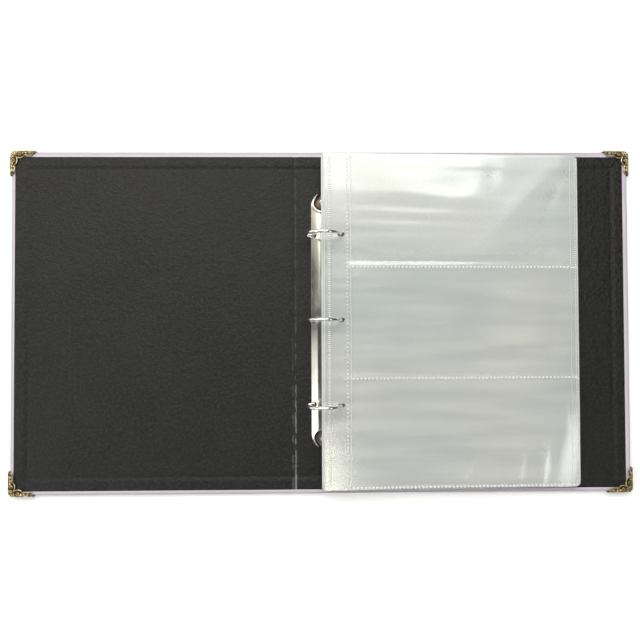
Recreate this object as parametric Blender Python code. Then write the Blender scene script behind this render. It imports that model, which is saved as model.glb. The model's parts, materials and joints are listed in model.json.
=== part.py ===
"""Ring album for coins and banknotes, lying open.

Three greyboards (front cover, spine, back cover) sit in a lilac outer skin and a black
inner lining. A three-ring mechanism is riveted to the spine and carries a stack of
clear pocket sheets, and pressed brass corners cap the four outer cover corners.

Frame: origin on the table under the middle of the spine, front cover towards -X, back
cover towards +X, head of the album towards +Y, +Z up. Lengths are in metres.
"""
import math

import bmesh
import bpy
from mathutils import Vector

MM = 0.001
GAP = 0.3 * MM                    # play between touching pieces

# --- covers ---------------------------------------------------------------------
COVER_REACH = 260.0 * MM          # spine centre to a cover's fore edge
COVER_HALF_HEIGHT = 143.5 * MM
SKIN = 0.5 * MM                   # outer skin and lining are the same gauge
BOARD = 2.5 * MM
TURN_IN = 13.0 * MM               # width of skin folded over onto the inside
CORNER_RADIUS = 3.8 * MM
CREASE_X = 22.3 * MM              # fold lines, left and right of the spine's centre
BOARD_TO_CREASE = 4.6 * MM        # half the width of the joint groove
GROOVE_FLOOR = 2.6 * MM           # half the width of the groove's flat bottom
CREASE_HALF_GAP = 0.8 * MM        # rigid skin and lining stop short of the fold line
LINING_FRONT_MARGIN = 3.4 * MM    # the lining is laid by hand, a little off centre
LINING_BACK_MARGIN = 4.6 * MM
LINING_HEAD_MARGIN = 4.3 * MM
LINING_FOOT_MARGIN = 3.6 * MM

# --- brass corners ----------------------------------------------------------------
BRASS = 0.5 * MM
BRASS_LEG = 21.0 * MM

# --- levels of the cover's layers ---------------------------------------------------
SKIN_Z = BRASS + GAP              # underside of the outer skin
BOARD_Z = SKIN_Z + SKIN + GAP
TURN_Z = BOARD_Z + BOARD + GAP    # turned-in skin, and the lining inside it
EDGE_LINING_Z = TURN_Z + SKIN + GAP
LINING_TOP = TURN_Z + SKIN
COVER_TOP = EDGE_LINING_Z + SKIN
CREASE_Z = SKIN_Z + SKIN + GAP / 2

# --- ring mechanism -----------------------------------------------------------------
MECH_X = 1.0 * MM
MECH_Y = 1.5 * MM
HOUSING_LENGTH = 210.8 * MM
HOUSING_HALF_WIDTH = 10.5 * MM
HOUSING_CROWN = 6.3 * MM
HOUSING_SHEET = 0.8 * MM
HOUSING_Z = LINING_TOP + GAP
HOUSING_TAPER = 11.5 * MM         # length over which each end narrows
HOUSING_NOSE = 14.0 * MM          # length over which the taper would close to a point
SCOOP_RADIUS = 8.6 * MM           # the hollow round each rivet
SCOOP_WALL = 1.9 * MM             # plan width of the hollow's steep side
SCOOP_LIP = 1.2 * MM              # rim left between the hollow and the housing's edge
RIVET_SPACING = 198.0 * MM
RIVET_RADIUS = 1.6 * MM
RIVET_HOLE_RADIUS = 1.9 * MM
RING_PITCH = 70.0 * MM
RING_RADIUS = 14.1 * MM           # to the middle of the wire
WIRE_RADIUS = 1.4 * MM
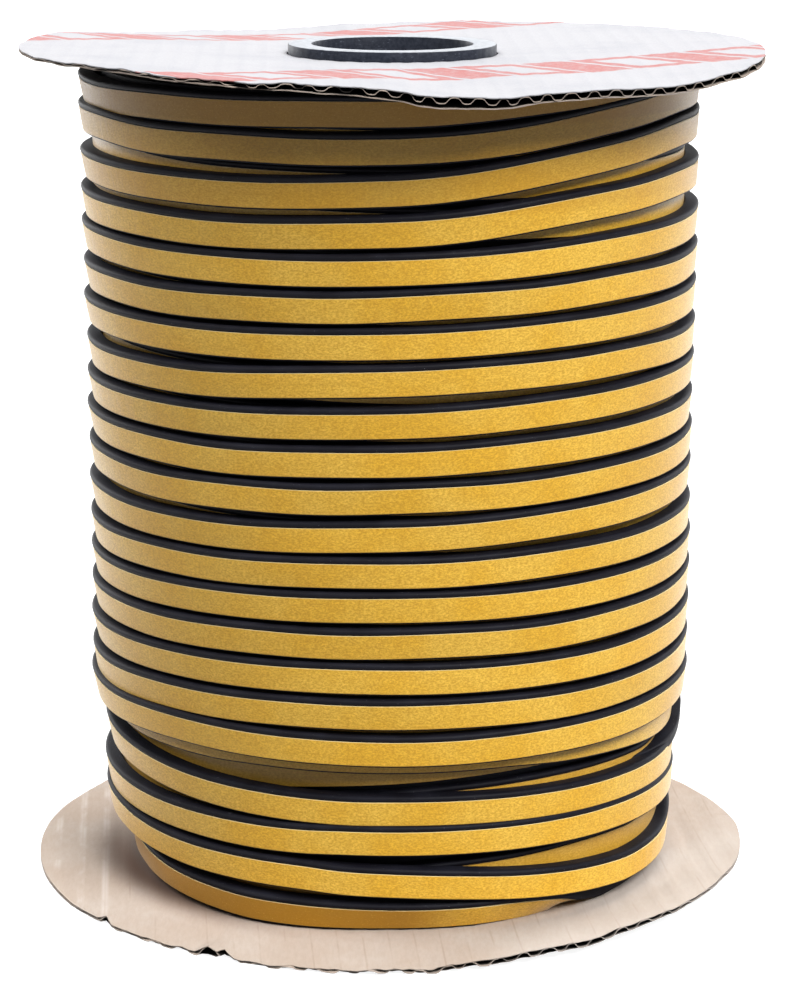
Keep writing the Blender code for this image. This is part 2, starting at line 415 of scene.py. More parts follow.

Required task -> Repeat the data verbatim.

Full response ->
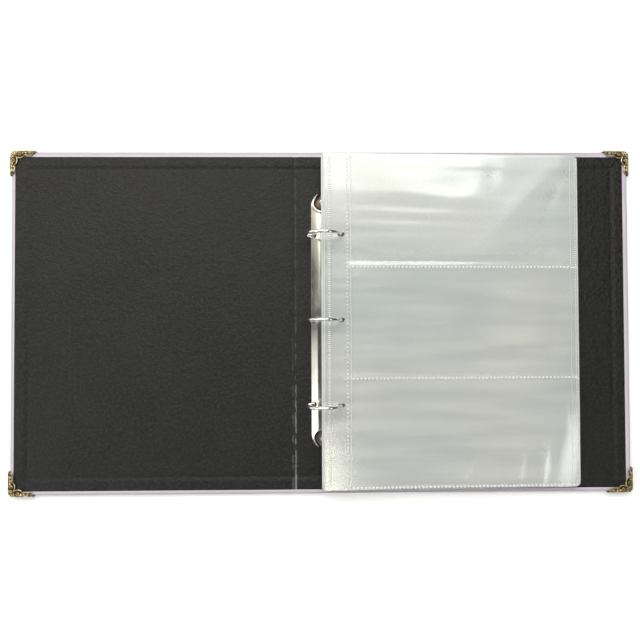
Recreate this object as parametric Blender Python code. Then write the Blender scene script behind this render. It imports that model, which is saved as model.glb. The model's parts, materials and joints are listed in model.json.
=== part.py ===
"""Ring album for coins and banknotes, lying open.

Three greyboards (front cover, spine, back cover) sit in a lilac outer skin and a black
inner lining. A three-ring mechanism is riveted to the spine and carries a stack of
clear pocket sheets, and pressed brass corners cap the four outer cover corners.

Frame: origin on the table under the middle of the spine, front cover towards -X, back
cover towards +X, head of the album towards +Y, +Z up. Lengths are in metres.
"""
import math

import bmesh
import bpy
from mathutils import Vector

MM = 0.001
GAP = 0.3 * MM                    # play between touching pieces

# --- covers ---------------------------------------------------------------------
COVER_REACH = 260.0 * MM          # spine centre to a cover's fore edge
COVER_HALF_HEIGHT = 143.5 * MM
SKIN = 0.5 * MM                   # outer skin and lining are the same gauge
BOARD = 2.5 * MM
TURN_IN = 13.0 * MM               # width of skin folded over onto the inside
CORNER_RADIUS = 3.8 * MM
CREASE_X = 22.3 * MM              # fold lines, left and right of the spine's centre
BOARD_TO_CREASE = 4.6 * MM        # half the width of the joint groove
GROOVE_FLOOR = 2.6 * MM           # half the width of the groove's flat bottom
CREASE_HALF_GAP = 0.8 * MM        # rigid skin and lining stop short of the fold line
LINING_FRONT_MARGIN = 3.4 * MM    # the lining is laid by hand, a little off centre
LINING_BACK_MARGIN = 4.6 * MM
LINING_HEAD_MARGIN = 4.3 * MM
LINING_FOOT_MARGIN = 3.6 * MM

# --- brass corners ----------------------------------------------------------------
BRASS = 0.5 * MM
BRASS_LEG = 21.0 * MM

# --- levels of the cover's layers ---------------------------------------------------
SKIN_Z = BRASS + GAP              # underside of the outer skin
BOARD_Z = SKIN_Z + SKIN + GAP
TURN_Z = BOARD_Z + BOARD + GAP    # turned-in skin, and the lining inside it
EDGE_LINING_Z = TURN_Z + SKIN + GAP
LINING_TOP = TURN_Z + SKIN
COVER_TOP = EDGE_LINING_Z + SKIN
CREASE_Z = SKIN_Z + SKIN + GAP / 2

# --- ring mechanism -----------------------------------------------------------------
MECH_X = 1.0 * MM
MECH_Y = 1.5 * MM
HOUSING_LENGTH = 210.8 * MM
HOUSING_HALF_WIDTH = 10.5 * MM
HOUSING_CROWN = 6.3 * MM
HOUSING_SHEET = 0.8 * MM
HOUSING_Z = LINING_TOP + GAP
HOUSING_TAPER = 11.5 * MM         # length over which each end narrows
HOUSING_NOSE = 14.0 * MM          # length over which the taper would close to a point
SCOOP_RADIUS = 8.6 * MM           # the hollow round each rivet
SCOOP_WALL = 1.9 * MM             # plan width of the hollow's steep side
SCOOP_LIP = 1.2 * MM              # rim left between the hollow and the housing's edge
RIVET_SPACING = 198.0 * MM
RIVET_RADIUS = 1.6 * MM
RIVET_HOLE_RADIUS = 1.9 * MM
RING_PITCH = 70.0 * MM
RING_RADIUS = 14.1 * MM           # to the middle of the wire
WIRE_RADIUS = 1.4 * MM
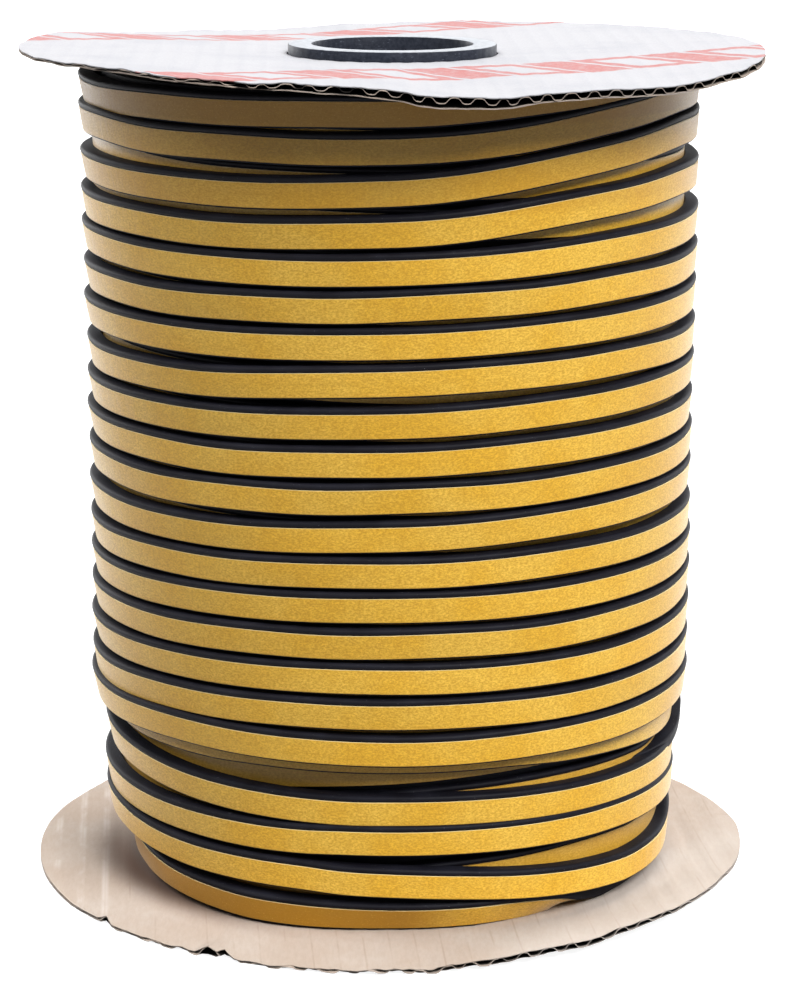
Keep writing the Blender code for this image. This is part 2, starting at line 415 of scene.py. More parts follow.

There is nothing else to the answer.